Make ahead: The dough needs to rest at room temperature for 30 minutes. The scones are best eaten freshly baked, but the rounds of dough can be refrigerated overnight or individually wrapped (unbaked or baked) in plastic wrap and frozen in a zip-lock bag for up to a month or two. Defrost before baking or reheating; for the latter, tent loosely with aluminum foil and warm through in a 180C oven.

Adapted from Shael Mead, head pastry chef at London's Ham Yard Hotel.

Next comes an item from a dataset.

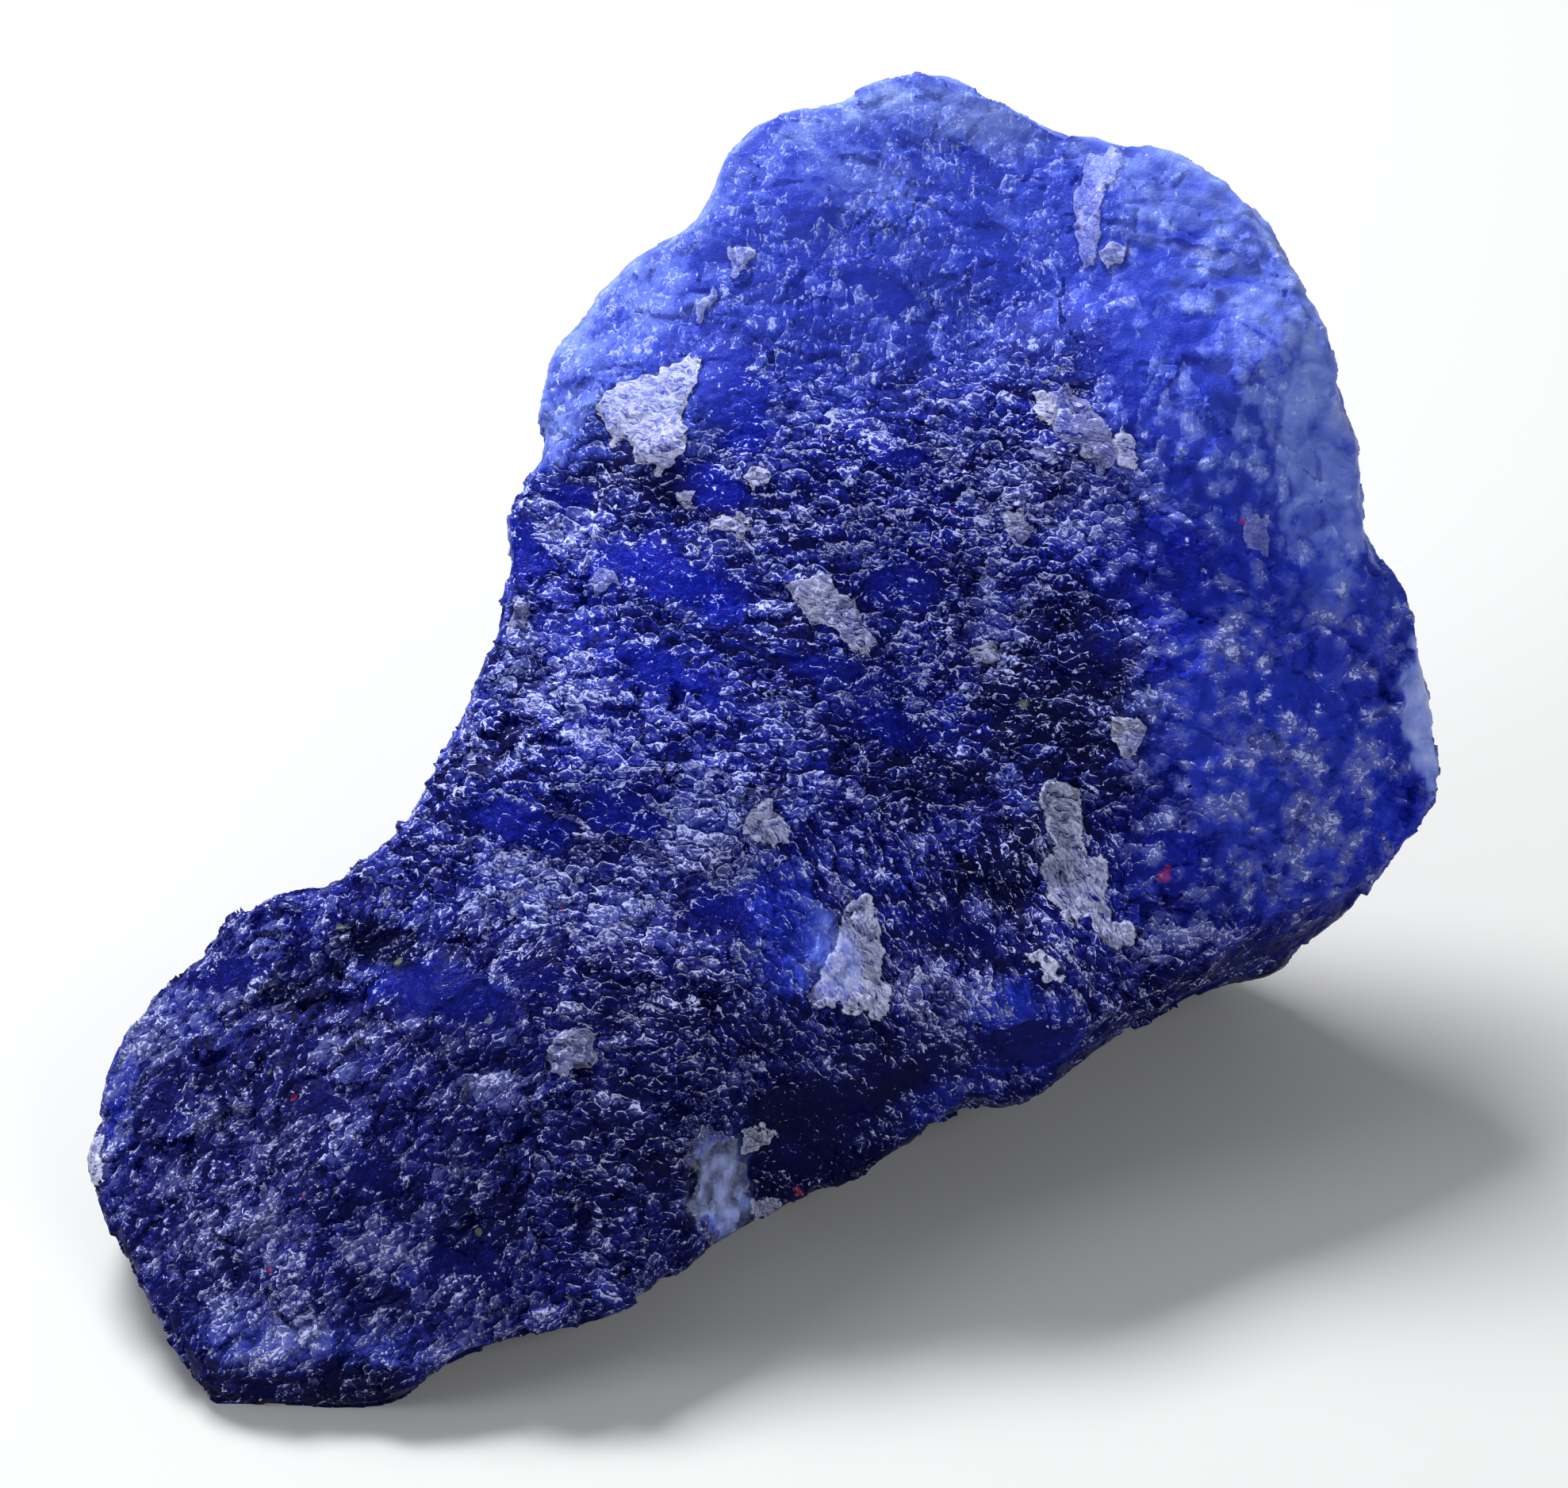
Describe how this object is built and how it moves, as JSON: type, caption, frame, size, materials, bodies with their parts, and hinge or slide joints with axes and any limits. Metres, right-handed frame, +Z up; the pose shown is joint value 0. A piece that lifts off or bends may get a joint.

4 cups flour, plus more as needed
¼ cup plus 2 Tbsp sugar
2 Tbsp baking powder
8 Tbsp chilled, unsalted butter, cut into ½-inch cubes
1 cup dried currants (optional)
1 cup) whole milk, plus more for brushing
3/4 cup heavy cream

Combine the flour, sugar and baking powder in the bowl of a stand mixer or handheld electric mixer. Beat on low speed just to blend. Add the chilled butter; beat on low speed for 4 or 5 minutes, until the mixture starts to look crumbly with some large chunks. Stop to scrape down the bowl.

2. Add the currants, if using; beat on low speed until evenly distributed.

3. Pour in the milk and heavy cream; beat on low speed for several seconds, just until the liquids are incorporated, to form a soft dough.

4. Lightly flour a work surface. Transfer the dough there and pat it to an even thickness of about 1 inch. Cover loosely with a clean kitchen towel; let it rest for 30 minutes.

5. Preheat the oven to 200C. Line a baking sheet with parchment paper or a silicone liner.

6. Flour the edges of your biscuit cutter, then use it to cut out 17 to 20 scones (straight down, without twisting), arranging them at least 1 inch apart on the baking sheet as you work and re- flouring the cutter each time. Try to reroll the scraps no more than once as the subsequent rounds of dough may not rise as much in the oven.

7. Lightly brush the tops of the scones with milk. Bake (middle rack) for about 16 minutes, turning the sheet from front to back halfway through, until lightly golden.

8. Transfer them to a wire rack to cool for a few minutes before serving, or cool completely before storing.